I see in https://github.com/metaeducation/ren-c/blame/master/src/boot/types.r

; This table of fundamental types is intended to be limited (less than

; 64 entries). Yet there can be an arbitrary number of extension types.

; Those types use the REB_CUSTOM cell class, and give up their ->extra field

; of their cell instances to point to their specific datatype.

and the real limitation is in make-boot.r

/*
 * Current hard limit, higher types used for QUOTED!.  In code which
 * is using the 64 split to implement the literal trick, use REB_64
 * instead of just 64 to make places dependent on that trick findable.
 *
 * !!! If one were desperate for "special" types, things like 64/128/192
 * could be used, as there is no such thing as a "literal END", etc.
 */
#define REB_64 64

/*
 * While the VAL_TYPE() is a full byte, only 64 states can fit in the
 * payload of a TYPESET! at the moment.  Some rethinking would be
 * necessary if this number exceeds 64 (note some values beyond the
 * real DATATYPE! values set special signal bits in parameter typesets.)
 */
STATIC_ASSERT(REB_MAX_PLUS_MAX <= REB_64);

Correct?

okram · December 28, 2020, 2:32pm

How much type information is really needed once the code executes?
I think the papers on types as macros:

should be interesting.

hostilefork · December 28, 2020, 8:26pm

Hello @okram, welcome.

If you have interest and knowledge in type systems in "Lisp-inspired" languages, that would be valuable if you care to offer specific feedback...

...but we're a pretty long way from dependent types. :-/ Also...the language is interpreted, not compiled.
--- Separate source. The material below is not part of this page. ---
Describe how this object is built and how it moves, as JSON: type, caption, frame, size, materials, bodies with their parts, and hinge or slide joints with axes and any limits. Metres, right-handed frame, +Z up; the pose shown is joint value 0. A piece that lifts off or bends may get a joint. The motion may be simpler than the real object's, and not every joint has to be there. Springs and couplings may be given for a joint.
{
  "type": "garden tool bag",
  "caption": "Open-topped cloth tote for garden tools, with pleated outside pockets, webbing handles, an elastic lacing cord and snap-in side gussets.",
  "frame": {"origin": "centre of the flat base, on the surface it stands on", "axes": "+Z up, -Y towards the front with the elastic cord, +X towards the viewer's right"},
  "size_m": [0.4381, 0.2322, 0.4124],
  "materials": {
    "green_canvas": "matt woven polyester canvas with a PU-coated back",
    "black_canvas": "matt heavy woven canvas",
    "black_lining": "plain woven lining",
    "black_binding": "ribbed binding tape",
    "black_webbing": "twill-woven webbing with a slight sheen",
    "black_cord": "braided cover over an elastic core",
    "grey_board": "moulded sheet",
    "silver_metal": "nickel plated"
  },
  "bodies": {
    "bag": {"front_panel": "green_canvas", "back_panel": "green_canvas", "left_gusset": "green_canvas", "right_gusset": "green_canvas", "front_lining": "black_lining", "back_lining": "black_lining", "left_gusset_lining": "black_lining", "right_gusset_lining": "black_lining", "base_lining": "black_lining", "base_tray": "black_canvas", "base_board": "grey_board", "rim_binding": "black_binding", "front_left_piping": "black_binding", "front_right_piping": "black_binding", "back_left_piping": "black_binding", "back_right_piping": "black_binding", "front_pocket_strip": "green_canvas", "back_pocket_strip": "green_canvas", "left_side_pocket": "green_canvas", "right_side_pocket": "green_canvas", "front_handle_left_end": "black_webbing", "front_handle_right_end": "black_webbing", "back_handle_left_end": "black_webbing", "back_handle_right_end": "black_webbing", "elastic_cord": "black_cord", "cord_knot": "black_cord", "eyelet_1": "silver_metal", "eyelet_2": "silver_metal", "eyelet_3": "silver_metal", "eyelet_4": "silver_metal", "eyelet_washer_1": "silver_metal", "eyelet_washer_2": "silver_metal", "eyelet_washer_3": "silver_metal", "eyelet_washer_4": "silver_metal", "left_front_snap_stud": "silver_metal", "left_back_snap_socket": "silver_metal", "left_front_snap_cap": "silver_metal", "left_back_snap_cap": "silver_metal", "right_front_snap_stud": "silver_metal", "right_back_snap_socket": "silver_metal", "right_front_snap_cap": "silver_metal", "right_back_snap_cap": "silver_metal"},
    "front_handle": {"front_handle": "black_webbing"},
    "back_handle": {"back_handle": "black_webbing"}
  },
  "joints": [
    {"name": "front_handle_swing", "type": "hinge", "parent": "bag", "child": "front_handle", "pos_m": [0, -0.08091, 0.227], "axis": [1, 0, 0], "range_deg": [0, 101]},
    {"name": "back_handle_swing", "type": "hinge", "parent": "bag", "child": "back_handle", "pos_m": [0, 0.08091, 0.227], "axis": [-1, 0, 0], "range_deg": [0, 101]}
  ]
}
We're not particularly focused on performance, more expressivity. (Catchphrase: "Minecraft of Programming")

While there are a bunch of interesting and nuanced details in the language to talk about, the "type system" barely exists. There's around 64 basic value types (word, set-word:, pa/th, {string}, #token, 304, $10.20, [bl 0 ck], (gr 0 up)...), plus arbitrary quoting levels ('''['a ''2 ''(a 'b ''c)]), and a NULL non-value.
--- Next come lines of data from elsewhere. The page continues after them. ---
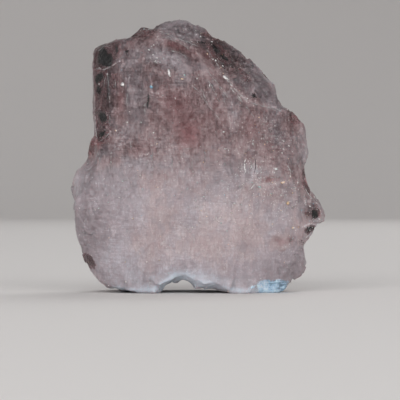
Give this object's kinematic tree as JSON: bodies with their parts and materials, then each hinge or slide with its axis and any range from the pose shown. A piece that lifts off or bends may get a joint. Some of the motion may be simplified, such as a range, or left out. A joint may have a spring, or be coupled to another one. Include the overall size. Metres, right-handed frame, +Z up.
{
  "type": "morganite stone",
  "caption": "Rough pink morganite crystal, a thick broken plate that stands on its lower edge, with a clear prism at one side and a cloudy base.",
  "frame": {"origin": "under the middle of the stone's box, on the surface that it stands on", "axes": "+Z up, along the way the crystal grew; +X to the right as seen from the front face; +Y from the front face to the back"},
  "size_m": [0.052, 0.026, 0.056],
  "materials": {
    "morganite": "satin"
  },
  "bodies": {
    "root": {"morganite_crystal": "morganite"}
  },
  "joints": []
}
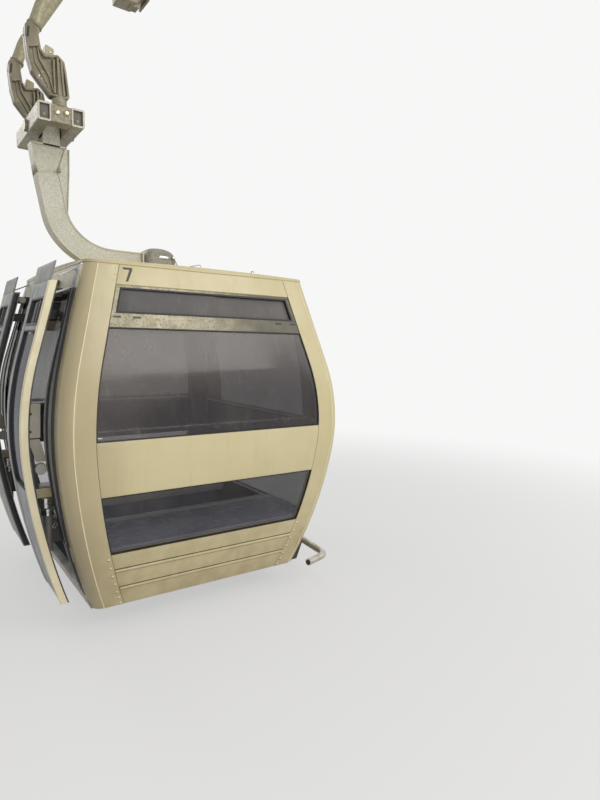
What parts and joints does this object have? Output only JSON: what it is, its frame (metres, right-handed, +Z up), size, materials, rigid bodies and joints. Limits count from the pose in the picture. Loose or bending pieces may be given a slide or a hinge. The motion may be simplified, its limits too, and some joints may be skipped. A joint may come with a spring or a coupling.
{
  "type": "cable car cabin",
  "caption": "Barrel-sided aerial ropeway cabin with open sliding doors, tinted windows, a swan-neck hanger, a twin-tube carrier and rope grips.",
  "frame": {"origin": "on the rope's axis, midway between the two grips", "axes": "+Z up, +Y along the rope, -X towards the doorway"},
  "size_m": [2.0259, 2.072, 4.21],
  "materials": {
    "cream_paint": "cream paint, satin, worn at the edges",
    "door_paint": "pale grey paint on the leaves",
    "tinted_pane": "dark tinted acrylic",
    "aged_aluminium": "mottled mill aluminium",
    "galvanised": "weathered grey paint on steel",
    "casting": "rough casting, grey paint",
    "bright_steel": "machined steel",
    "dark_steel": "dark grey paint",
    "bench_shell": "grey moulded seat",
    "floor_tread": "grey floor covering",
    "rail_steel": "stainless tube"
  },
  "bodies": {
    "carrier": {"swing_pin": "bright_steel", "carrier_frame": "galvanised"},
    "cabin": {"post_side_far": "cream_paint", "post_side_near": "cream_paint", "post_door_far": "cream_paint", "post_door_near": "cream_paint", "fascia_near": "cream_paint", "fascia_far": "cream_paint", "vent_frame_near": "aged_aluminium", "vent_frame_far": "aged_aluminium", "vent_panes": "tinted_pane", "end_glass_near": "tinted_pane", "end_glass_far": "tinted_pane", "end_band_near": "cream_paint", "end_band_far": "cream_paint", "lower_glass_near": "tinted_pane", "lower_glass_far": "tinted_pane", "end_boards_near": "cream_paint", "end_boards_far": "cream_paint", "side_fascia": "cream_paint", "side_glass": "tinted_pane", "side_band": "cream_paint", "side_lower_glass": "tinted_pane", "side_boards": "cream_paint", "door_header": "cream_paint", "door_sill": "cream_paint", "side_panel_near": "cream_paint", "side_panel_far": "cream_paint", "side_panel_glass": "tinted_pane", "door_leaf_near": "door_paint", "door_leaf_far": "door_paint", "door_glass": "tinted_pane", "door_arms_near": "galvanised", "door_arms_far": "galvanised", "floor_pan": "floor_tread", "underframe": "dark_steel", "bumper_tube": "bright_steel", "roof": "cream_paint", "hanger_housing": "galvanised", "bench_near": "bench_shell", "bench_far": "bench_shell", "grab_rails": "rail_steel", "swan_neck": "galvanised"},
    "arm_near": {"upper_arm_near": "casting", "rope_grip_near": "casting"},
    "arm_far": {"upper_arm_far": "casting", "rope_grip_far": "casting"}
  },
  "joints": [
    {"name": "hanger_swing", "type": "hinge", "parent": "carrier", "child": "cabin", "pos_m": [-0.718, 0, -1.14], "axis": [1, 0, 0], "range_deg": [-25, 25]},
    {"name": "arm_swivel_near", "type": "hinge", "parent": "carrier", "child": "arm_near", "pos_m": [-0.718, -0.28, -1.04], "axis": [0, 0, 1], "range_deg": [-12, 12]},
    {"name": "arm_swivel_far", "type": "hinge", "parent": "carrier", "child": "arm_far", "pos_m": [-0.718, 0.28, -1.04], "axis": [0, 0, 1], "range_deg": [-12, 12]}
  ],
  "couplings": [
    {"joint": "arm_swivel_far", "follows": "arm_swivel_near", "ratio": -1}
  ]
}
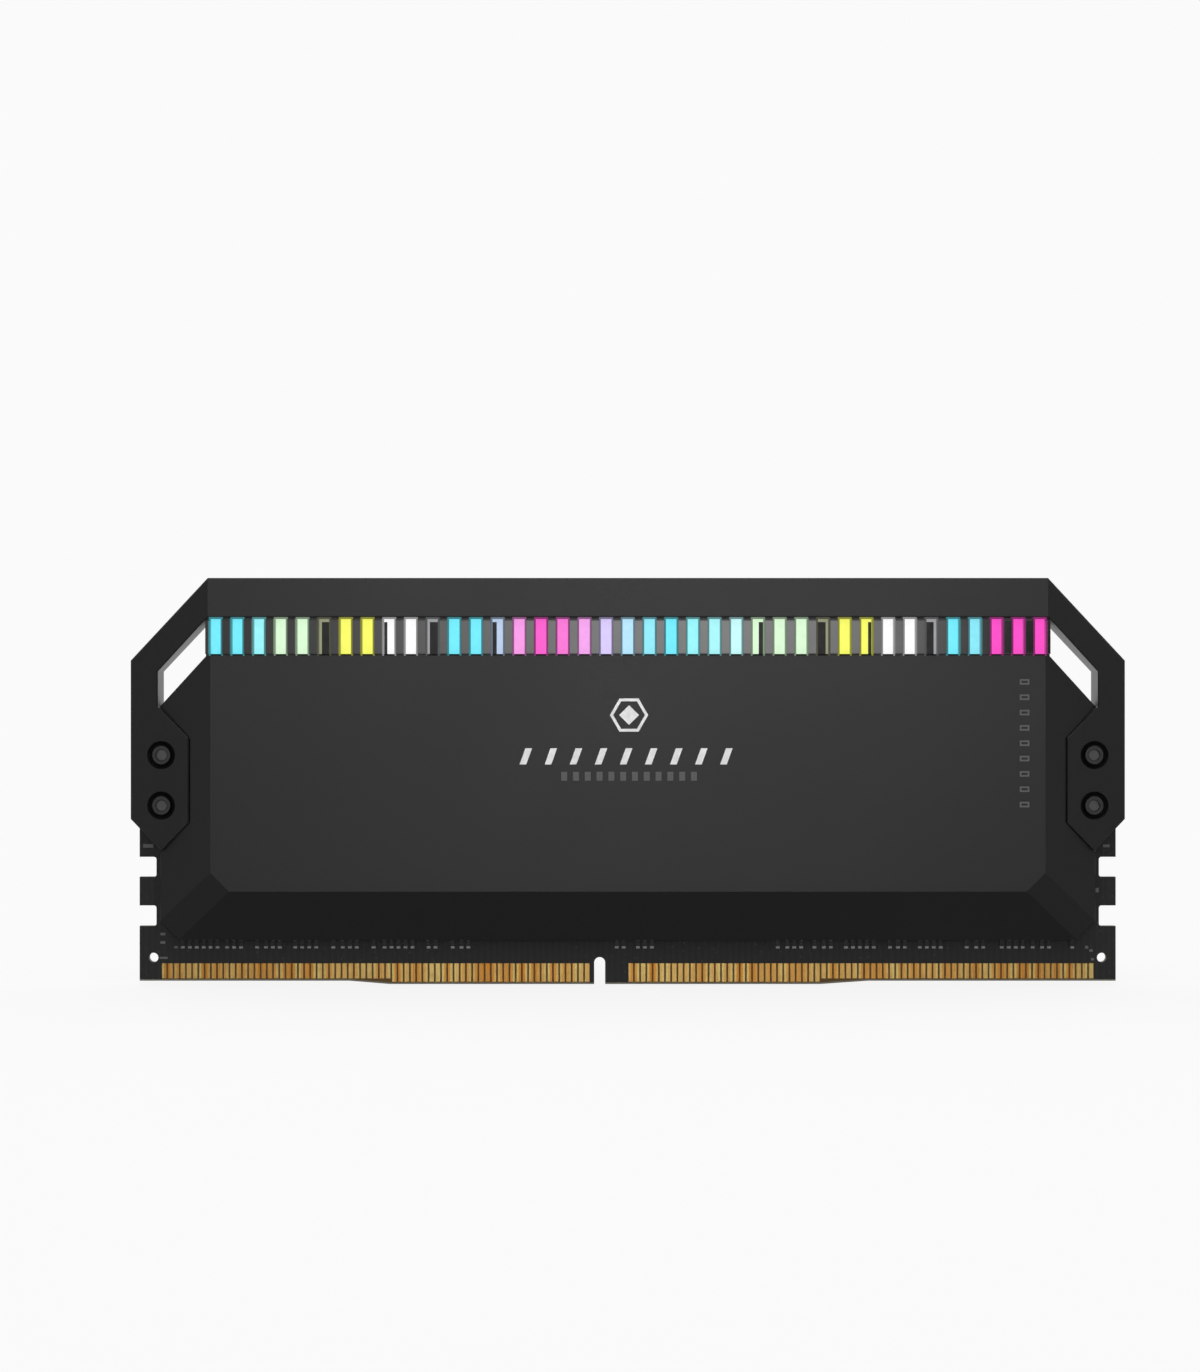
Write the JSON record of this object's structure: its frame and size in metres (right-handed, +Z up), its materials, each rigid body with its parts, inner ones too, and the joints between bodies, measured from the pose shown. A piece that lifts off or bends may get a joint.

Historical Rebol takes for granted that you can reflect the type of things. We now do that via REFLECT:

>> reflect [a b c] 'type
== block  ; (the representation of this answer is what's up for debate)

A version of REFLECT which quotes its left hand side is available as OF, which is neat:

>> type of [a b c]
== block

But the question we're stuck with is that answer. It has been assumed that whatever you get back, it would be suitable for plain equality comparison with...checked against the answer you got for something else. It doesn't seem that Lisp goes with that idea of a kind of "canon answer", and pushes you to use a function to check for type matching.
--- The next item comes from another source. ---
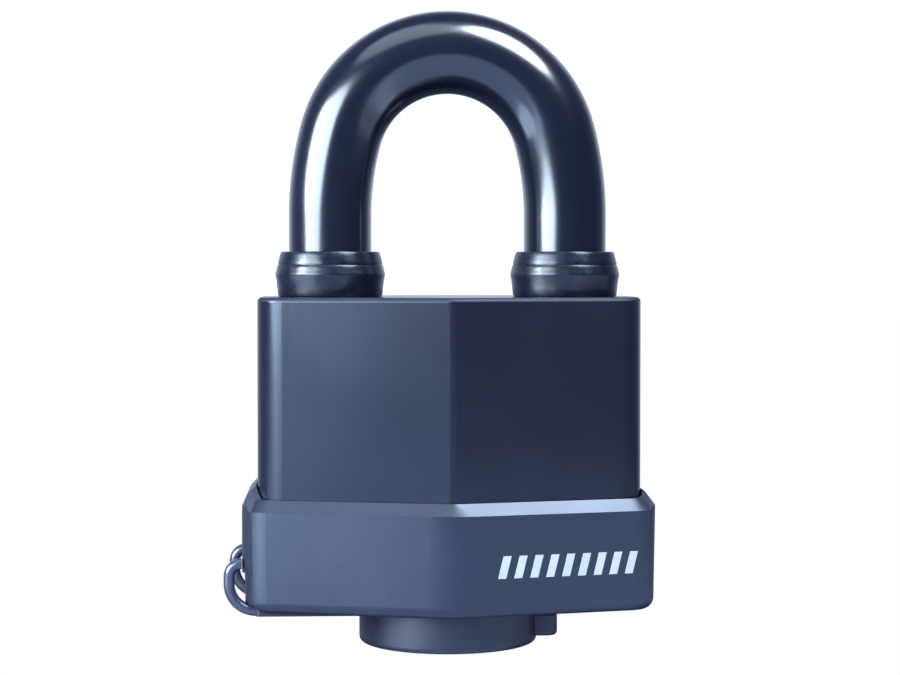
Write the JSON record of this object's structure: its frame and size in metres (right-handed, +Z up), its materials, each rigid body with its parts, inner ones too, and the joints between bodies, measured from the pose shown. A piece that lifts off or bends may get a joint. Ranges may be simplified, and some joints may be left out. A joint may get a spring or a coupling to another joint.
{
  "type": "covered laminated padlock",
  "caption": "Weatherproof padlock: laminated steel body in a creased plastic jacket with a base cover, sleeved lifting shackle, rubber leg seals and a hinged dust cap over the keyway.",
  "frame": {"origin": "middle of the dust cap's flat lower face, on the lock's upright axis", "axes": "X to the right across the two shackle legs, Y away from the viewer (front face looks along -Y), Z up towards the shackle"},
  "size_m": [0.0786, 0.0436, 0.1167],
  "materials": {
    "lamination_steel": "pressed steel plate edges, lightly oiled",
    "shackle_steel": "hardened round bar, plain plated",
    "rivet_steel": "flush rivet steel",
    "cam_steel": "sintered steel cam",
    "spring_steel": "drawn spring wire",
    "ball_steel": "polished bearing steel",
    "cylinder_brass": "machined brass",
    "plug_brass": "machined brass, turned face",
    "brass_pins": "turned brass pins",
    "vinyl_sleeve": "glossy blue-black soft vinyl",
    "jacket_plastic": "satin blue-black moulded plastic with fine upright streaks",
    "base_plastic": "satin blue-black moulded plastic, fine grain",
    "seal_rubber": "dull blue-black rubber",
    "cap_rubber": "dull blue-black rubber, smooth"
  },
  "bodies": {
    "lock_body": {"jacket": "jacket_plastic", "base_cover": "base_plastic", "hinge_pad": "base_plastic", "base_gasket": "seal_rubber", "plate_01": "lamination_steel", "plate_02": "lamination_steel", "plate_03": "lamination_steel", "plate_04": "lamination_steel", "plate_05": "lamination_steel", "plate_06": "lamination_steel", "plate_07": "lamination_steel", "plate_08": "lamination_steel", "plate_09": "lamination_steel", "plate_10": "lamination_steel", "plate_11": "lamination_steel", "plate_12": "lamination_steel", "plate_13": "lamination_steel", "plate_14": "lamination_steel", "plate_15": "lamination_steel", "plate_16": "lamination_steel", "plate_17": "lamination_steel", "plate_18": "lamination_steel", "plate_19": "lamination_steel", "plate_20": "lamination_steel", "plate_21": "lamination_steel", "plate_22": "lamination_steel", "rivets": "rivet_steel", "cylinder_shell": "cylinder_brass", "chamber_cover": "cylinder_brass", "shackle_spring": "spring_steel", "pin_spring_1": "spring_steel", "pin_spring_2": "spring_steel", "pin_spring_3": "spring_steel", "pin_spring_4": "spring_steel", "pin_spring_5": "spring_steel"},
    "shackle": {"shackle": "shackle_steel", "shackle_sleeve": "vinyl_sleeve", "heel_seal": "seal_rubber", "toe_seal": "seal_rubber"},
    "plug": {"cylinder_plug": "plug_brass", "plug_clip": "spring_steel", "actuator": "cam_steel"},
    "ball_left": {"ball_left": "ball_steel"},
    "ball_right": {"ball_right": "ball_steel"},
    "dust_cap": {"keyway_cap": "cap_rubber", "hinge_loop_front": "cap_rubber", "hinge_loop_rear": "cap_rubber"},
    "driver_pin_1": {"driver_pin_1": "brass_pins"},
    "driver_pin_2": {"driver_pin_2": "brass_pins"},
    "driver_pin_3": {"driver_pin_3": "brass_pins"},
    "driver_pin_4": {"driver_pin_4": "brass_pins"},
    "driver_pin_5": {"driver_pin_5": "brass_pins"},
    "key_pin_1": {"key_pin_1": "brass_pins"},
    "key_pin_2": {"key_pin_2": "brass_pins"},
    "key_pin_3": {"key_pin_3": "brass_pins"},
    "key_pin_4": {"key_pin_4": "brass_pins"},
    "key_pin_5": {"key_pin_5": "brass_pins"}
  },
  "joints": [
    {"name": "shackle_lift", "type": "slide", "parent": "lock_body", "child": "shackle", "axis": [0, 0, 1], "range_m": [0, 0.017], "deforming": ["shackle_spring"]},
    {"name": "plug_turn", "type": "hinge", "parent": "lock_body", "child": "plug", "pos_m": [0, 0, 0.02], "axis": [0, 0, 1], "range_deg": [-90, 0]},
    {"name": "ball_left_slide", "type": "slide", "parent": "lock_body", "child": "ball_left", "axis": [-1, 0, 0], "range_m": [0, 0.0025]},
    {"name": "ball_right_slide", "type": "slide", "parent": "lock_body", "child": "ball_right", "axis": [1, 0, 0], "range_m": [0, 0.0025]},
    {"name": "cap_hinge", "type": "hinge", "parent": "lock_body", "child": "dust_cap", "pos_m": [-0.0376, 0, 0.009], "axis": [0, 1, 0], "range_deg": [0, 110], "deforming": ["hinge_loop_front", "hinge_loop_rear"]},
    {"name": "driver_pin_1_slide", "type": "slide", "parent": "lock_body", "child": "driver_pin_1", "axis": [0, 1, 0], "range_m": [0, 0.0012], "stiffness_N_per_m": 80, "springref_m": -0.002, "deforming": ["pin_spring_1"]},
    {"name": "driver_pin_2_slide", "type": "slide", "parent": "lock_body", "child": "driver_pin_2", "axis": [0, 1, 0], "range_m": [0, 0.0012], "stiffness_N_per_m": 80, "springref_m": -0.002, "deforming": ["pin_spring_2"]},
    {"name": "driver_pin_3_slide", "type": "slide", "parent": "lock_body", "child": "driver_pin_3", "axis": [0, 1, 0], "range_m": [0, 0.0012], "stiffness_N_per_m": 80, "springref_m": -0.002, "deforming": ["pin_spring_3"]},
    {"name": "driver_pin_4_slide", "type": "slide", "parent": "lock_body", "child": "driver_pin_4", "axis": [0, 1, 0], "range_m": [0, 0.0012], "stiffness_N_per_m": 80, "springref_m": -0.002, "deforming": ["pin_spring_4"]},
    {"name": "driver_pin_5_slide", "type": "slide", "parent": "lock_body", "child": "driver_pin_5", "axis": [0, 1, 0], "range_m": [0, 0.0012], "stiffness_N_per_m": 80, "springref_m": -0.002, "deforming": ["pin_spring_5"]},
    {"name": "key_pin_1_slide", "type": "slide", "parent": "plug", "child": "key_pin_1", "axis": [1, 0, 0], "range_m": [0, 0.0012]},
    {"name": "key_pin_2_slide", "type": "slide", "parent": "plug", "child": "key_pin_2", "axis": [1, 0, 0], "range_m": [0, 0.0012]},
    {"name": "key_pin_3_slide", "type": "slide", "parent": "plug", "child": "key_pin_3", "axis": [1, 0, 0], "range_m": [0, 0.0012]},
    {"name": "key_pin_4_slide", "type": "slide", "parent": "plug", "child": "key_pin_4", "axis": [1, 0, 0], "range_m": [0, 0.0012]},
    {"name": "key_pin_5_slide", "type": "slide", "parent": "plug", "child": "key_pin_5", "axis": [1, 0, 0], "range_m": [0, 0.0012]}
  ],
  "couplings": [
    {"joint": "plug_turn", "follows": "ball_left_slide", "rad_per_m": -628.3},
    {"joint": "ball_right_slide", "follows": "ball_left_slide", "ratio": 1}
  ]
}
In terms of our type representation...we're reluctant to re-use an existing type (such as WORD, which is what the symbol block would be). The reason is that we'd like "datatype's type" to be able to stand on its own, such as when matching things against rules:

 >> parse [4 5 6] [some @integer] then [print "Matched some integers!"]
 Matched some integers!

We'd have to invent special keywords or signals otherwise:

 parse [4 5 6] [some typep 'integer] then [print "Not as nice"]

Using the @symbol category for types wouldn't mean it couldn't be used for other purposes, but it would make many dialects want to save it for when types were relevant.

But there are other questions, like is the type of all quoted things @quoted?

>> type of first ['''a]
== @quoted

>> type of first [''1]
== @quoted

Or do the types themselves come back as quoted?

>> type of first ['''a]
== '''@word

>> type of first [''1]
== ''@integer

Or...since the evaluator drops quoting levels, is it better to insulate the quotes by putting them inside an inert container like a block:

>> type of first ['''a]
== @['''word]

>> type of first [''1]
== @[''integer]

There are much deeper questions to get at with user-defined types, and how they might interoperate with generics...all of which are unknowns.

Given the vast underdevelopment in such areas, it takes something of a commitment to learning why the medium would be interesting! But always open to explaining that.

okram · December 29, 2020, 5:29pm

Sorry, I have no expertise in type systems for "Lisp-inspired" languages.

But from my naïve perspective it seems that detailed types such as "a function taking a function of two integers returning a boolean ..." or "an object providing attributes named 'attr1, 'attr2, and 'attr3 each a function taking an integer to text" do not provide any benefit to the execution inside the interpreter.
If that is so, then why not have such types at an earlier phase, a pre-execution source code transformation that does type checking and inference.

Couldn't reflect [a b c] 'type enter such a type inference? A question to clarify would be the relationship between the existing types and the "richer" type system. Should the richer type system be a conservative extension or should it be independent of the current types and maybe optional?